#### Problem to work on:
Each line that includes the string "True" counts once; give the total and nothing else.

^^^^^^^^^^^^^^^^

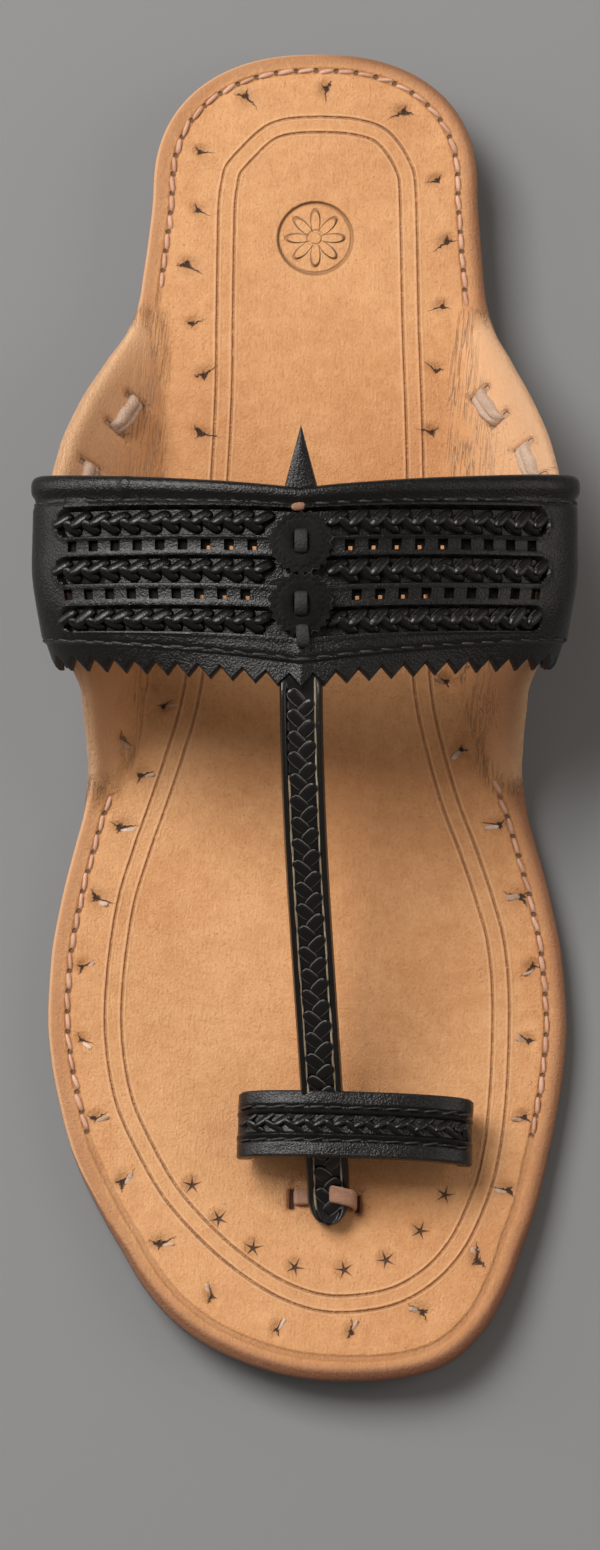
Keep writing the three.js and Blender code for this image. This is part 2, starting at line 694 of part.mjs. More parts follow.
function makeToeLace() {
  const steps = toeLacePath(laceY).map((_, i) => i);
  return slab(steps, [-1, 1], (i, side, face) => {
    const path = toeLacePath(laceY + (side * TOE_LACE_WIDTH) / 2);
    const before = path[max(i - 1, 0)];
    const after = path[min(i + 1, path.length - 1)];
    const run = [after[0] - before[0], after[1] - before[1]];
    const long = hypot(...run);
    const off = (face - 0.5) * LACE_WALL;
    return vec(
      path[i][0] - (run[1] / long) * off,
      laceY + (side * TOE_LACE_WIDTH) / 2,
      path[i][1] + (run[0] / long) * off,
    );
  });
}

const upright = (x, y, z) => ({
  origin: vec(x, y, z),
  along: vec(1, 0, 0),
  across: vec(0, 1, 0),
  out: vec(0, 0, 1),
});
const rectangle = (wide, deep) => [
  [-wide / 2, -deep / 2],
  [wide / 2, -deep / 2],
  [wide / 2, deep / 2],
  [-wide / 2, deep / 2],
];
const laceSlot = rectangle(LACE_WALL * 1.6 + 2 * FIT_GAP, TOE_LACE_WIDTH + 2 * FIT_GAP);

/** The straps of the shoe: band, strap and loop, joined where they cross. */
function makeUpper() {
  const deep = 3 * STRAP_WALL;
  const slot = framedPrism(upright(laceMiddle, laceY, strapTop(-laceY)), laceSlot, -deep, deep);
  return makeBand().add(makeStrap().subtract(slot)).add(makeLoop());
}

/** The footbed with its ears, the lace's slits and the slots that the loop's legs pass through. */
function makeInsole() {
  const flange = [0, 0.15, 0.38, 0.68, 1].map((q) => (q + 1) / 2);
  const across = [...flange.slice().reverse().map((c) => -c), ...flange];
  const place = (at, c, face) => insolePoint(at, c, (1 - face) * INSOLE_WALL);
  let insole = toSolid(slab(closeAtTips(44), across, place));
  for (const x of [laceLeft, laceRight]) {
    const frame = upright(x, laceY, laceFloor);
    insole = insole.subtract(framedPrism(frame, laceSlot, -2 * INSOLE_WALL, 2 * INSOLE_WALL));
  }
  for (const side of [-1, 1]) {
    const middle = (share, depth) => loopPoint(side * share, 0, depth);
    const low = middle(1, LOOP_WALL / 2);
    const out = middle(0.7, LOOP_WALL / 2).sub(low).normalize();
    const across2 = loopPoint(side, 1, 0).sub(loopPoint(side, -1, 0)).normalize();
    const along = across2.clone().cross(out).normalize();
    const frame = { origin: low, along, across: across2, out };
    const slot = rectangle(LOOP_WALL + 2 * FIT_GAP, LOOP_WIDTH + 2 * FIT_GAP);
    insole = insole.subtract(framedPrism(frame, slot, -INSOLE_WALL, 2 * INSOLE_WALL));
  }
  return insole;
}

/** The bottom sole, with toe spring and a waist that drops from the heel to the forefoot. */
function makeOutsole() {
  const place = (at, c, face) =>
    vec(spine(at) + c * halfWidth(at, outsoleSides), yAt(at), underside(at) + face * OUTSOLE_WALL);
  return slab(closeAtTips(44), [-1, 1], place);
}

/** The low stacked heel under the outsole. */
function makeHeel() {
  const stations = closeAtTips(28).map((t) => t * 2 * HEEL_BREAST_AT);
  const kept = [...stations.filter((at) => at < HEEL_BREAST_AT - 0.005), HEEL_BREAST_AT];
  return slab(kept, [-1, 1], (at, c, face) =>
    vec(
      spine(at) + c * halfWidth(at, outsoleSides),
      yAt(at),
      face * (HEEL_HEIGHT - FIT_GAP),
    ),
  );
}

/** A scalloped leather rosette with the knot of its lace, standing on a frame. */
function makeRosette(frame) {
  const outline = evenly(ROSETTE_TEETH * 2 - 1, 0, ROSETTE_TEETH * 2 - 1).map((i) => {
    const angle = (i * PI) / ROSETTE_TEETH;
    const radius = ROSETTE_SIZE / 2 - (i % 2) * TOOTH_DEPTH;
    return [radius * cos(angle), radius * sin(angle)];
  });
  const disc = framedPrism(frame, outline, 0, ROSETTE_WALL);
  const knot = [
    [-0.5, 0],
    [-0.36, 0.8],
    [0, 1],
    [0.36, 0.8],
    [0.5, 0],
  ].map(([y, z]) => [y * KNOT_LENGTH, ROSETTE_WALL - 0.2 + z * KNOT_RISE]);
  const sideways = {
    origin: frame.origin,
    along: frame.across,
    across: frame.out,
    out: frame.along,
  };
  return disc.add(framedPrism(sideways, knot, -KNOT_WIDTH / 2, KNOT_WIDTH / 2));
}

/** Frames of the rear and front rosettes. The front one leans back over the rear one's edge. */
function rosetteFrames() {
  return ROSETTE_ROWS.map((v, i) => {
    const frame = bandFrame(0, v);
    frame.along = vec(1, 0, 0);
    frame.across = bandPoint(0, v + 0.2, 0).sub(bandPoint(0, v - 0.2, 0)).normalize();
    frame.out = frame.along.clone().cross(frame.across).negate();
    const apart = (ROSETTE_ROWS[1] - ROSETTE_ROWS[0]) * BAND_WIDTH;
    const lean = i === 0 ? 0 : (ROSETTE_WALL + 2 * FIT_GAP) / apart;
    frame.across.addScaledVector(frame.out, -lean).normalize();
    frame.out = frame.along.clone().cross(frame.across).negate();
    const lift = FIT_GAP + (lean * ROSETTE_SIZE) / 2;
    frame.origin.addScaledVector(frame.out, lift);
    return frame;
  });
}

// Ear laces: place along the shoe, place up the ear and slant, on the face towards the foot
const EAR_LACES = [
  { name: 'outer_low', side: -1, at: 0.292, up: 0.55, slant: 26 },
  { name: 'outer_high', side: -1, at: 0.356, up: 0.79, slant: 8 },
  { name: 'inner_low', side: 1, at: 0.287, up: 0.57, slant: 28 },
  { name: 'inner_high', side: 1, at: 0.343, up: 0.85, slant: 12 },
];

/** A lace that lies on an ear's inner face. */
function makeEarLace({ side, at, up, slant }) {
  const turn = degrees(slant);
  const reach = halfWidth(at, insoleSides) - BEND_SHARE * halfWidth(at, outsoleSides);
  const place = (s, t, face) => {
    const along = s * EAR_LACE_LENGTH * 0.5;
    const wide = t * EAR_LACE_WIDTH * 0.5;
    const forward = (along * cos(turn) - wide * sin(turn)) / LENGTH;
    const upward = (along * sin(turn) + wide * cos(turn)) / hypot(reach, earRise(at));
    const rise = FIT_GAP + face * LACE_WALL;
    return flangePoint(at + forward, side, up + upward, -rise);
  };
  return slab(evenly(3, -1, 1), [-1, 1], place);
}

const sandal = new THREE.Group();
function addPiece(name, geometry, material) {
  const mesh = new THREE.Mesh(geometry, material);
  mesh.name = name;
  sandal.add(mesh);
}

addPiece('outsole', toGeometry(toSolid(makeOutsole())), SOLE_EDGE);
addPiece('heel_lift', toGeometry(toSolid(makeHeel())), SOLE_EDGE);
addPiece('insole', toGeometry(makeInsole()), NATURAL);
addPiece('upper', toGeometry(makeUpper()), BLACK);
for (const [i, frame] of rosetteFrames().entries()) {
  addPiece(['rosette_rear', 'rosette_front'][i], toGeometry(makeRosette(frame)), BLACK);
}
addPiece('toe_lace', toGeometry(toSolid(makeToeLace())), LACE);
for (const lace of EAR_LACES) {
  addPiece(`ear_lace_${lace.name}`, toGeometry(toSolid(makeEarLace(lace))), LACE);
}

export default sandal;
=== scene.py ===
"""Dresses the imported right-foot leather sandal: footbed, soles, instep band, straps and lacing."""

from __future__ import annotations

import logging
import math
from dataclasses import dataclass, field
from enum import Enum
from itertools import product
from typing import Callable, Sequence

import bmesh
import bpy
import numpy as np
from mathutils import Matrix

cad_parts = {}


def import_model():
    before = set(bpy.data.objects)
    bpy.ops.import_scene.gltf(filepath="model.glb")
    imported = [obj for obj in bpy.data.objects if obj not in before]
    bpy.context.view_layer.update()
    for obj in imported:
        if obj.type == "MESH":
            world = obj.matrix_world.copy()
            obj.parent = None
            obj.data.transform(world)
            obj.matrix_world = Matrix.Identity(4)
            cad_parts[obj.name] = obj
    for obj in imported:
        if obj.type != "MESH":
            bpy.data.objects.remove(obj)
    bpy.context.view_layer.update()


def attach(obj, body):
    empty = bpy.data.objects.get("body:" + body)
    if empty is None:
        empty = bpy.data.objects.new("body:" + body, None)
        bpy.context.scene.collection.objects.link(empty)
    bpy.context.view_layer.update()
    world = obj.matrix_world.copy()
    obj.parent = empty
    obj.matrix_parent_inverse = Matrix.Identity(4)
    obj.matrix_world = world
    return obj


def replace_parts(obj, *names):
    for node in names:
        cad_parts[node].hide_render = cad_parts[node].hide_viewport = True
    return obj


log = logging.getLogger("sandal")

MM = 0.001
BODY = "root"

# Sizes that both a shape and its finish follow, in millimetres
STITCH_INSET = 4.15
STITCH_PITCH = 4.2
BORDER_GAP = 3.4

Array = np.ndarray
Colour = tuple[float, float, float]
Pair = tuple[float, float]


class Slot(Enum):
    """The record's material slots."""

    NATURAL = "natural_leather"
    SOLE = "sole_leather"
    BLACK = "black_leather"
    LACE = "lace_leather"


class Side(Enum):
    """Which side of the foot: the sign of x."""

    OUTER = -1
    INNER = 1


class Mark(Enum):
    """What is pressed or cut into the footbed; the number is stored with each point."""

    SLIT = 1
    STAR = 2
    ROSETTE = 3
    SLOT = 4


class Span(Enum):
    """How a row of the footbed's profile is measured."""

    MIDDLE = "share of the way from the middle to the border"
    BORDER = "millimetres outside the border's outer line"
    BETWEEN = "share of the way from the border to the seam"
    EDGE = "millimetres inside the edge"


# Small shape helpers


def unit(vectors: Array) -> Array:
    """Each vector divided by its own length."""
    length = np.linalg.norm(vectors, axis=-1, keepdims=True)
    return vectors / np.maximum(length, 1e-12)


def stack(x: Array, y: Array, z: Array) -> Array:
    """Three coordinate arrays as one array of points."""
    return np.stack(np.broadcast_arrays(x, y, z), axis=-1).astype(float)


def smoothstep(low: float, high: float, value: Array) -> Array:
    """0 below low, 1 above high, and 3t^2 - 2t^3 between them."""
    t = np.clip((value - low) / (high - low), 0.0, 1.0)
    return t * t * (3 - 2 * t)


def bell(value: Array, width: float) -> Array:
    """exp(-(value / width)^2), a soft bump one width wide on each side."""
    return np.exp(-((value / width) ** 2))


def rounded(past: Array, width: float) -> Array:
    """0 up to 0 and 1 at width: the square root of the share, which rounds an edge off."""
    return np.sqrt(np.clip(past / width, 0, 1))


def bulge(off: Array, half: float) -> Array:
    """Half an ellipse: 1 in the middle and 0 from half a width outwards."""
    return np.sqrt(np.clip(1 - (off / half) ** 2, 0, 1))


def local_to(x: Array, y: Array, turn: float) -> tuple[Array, Array]:
    """Plan offsets as seen along and across a direction that is turned by an angle."""
    c, s = math.cos(turn), math.sin(turn)
    return x * c + y * s, y * c - x * s


def powered(value: Array, power: float) -> Array:
    """The value's sign times its size to a power."""
    return np.sign(value) * np.abs(value) ** power


def jitter(seed: int, count: int) -> Array:
    """Three normal random numbers for each of count places, the same in each run."""
    return np.random.default_rng(seed).normal(0, 1, (count, 3))


def filled(stops: Sequence[float], step: float) -> Array:
    """The stops in order, with evenly spaced values between them no further apart than step.

    Args:
        stops: the values that the result has to hold.
        step: the widest gap.

    Returns:
        All the values in order.
    """
    marks = np.unique(np.round(np.asarray(stops, float), 4))
    runs = [marks[:1]]
    for low, high in zip(marks[:-1], marks[1:]):
        count = max(1, int(math.ceil((high - low) / step)))
        runs.append(np.linspace(low, high, count + 1)[1:])
    return np.concatenate(runs)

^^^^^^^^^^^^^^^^

#### Completed task:
2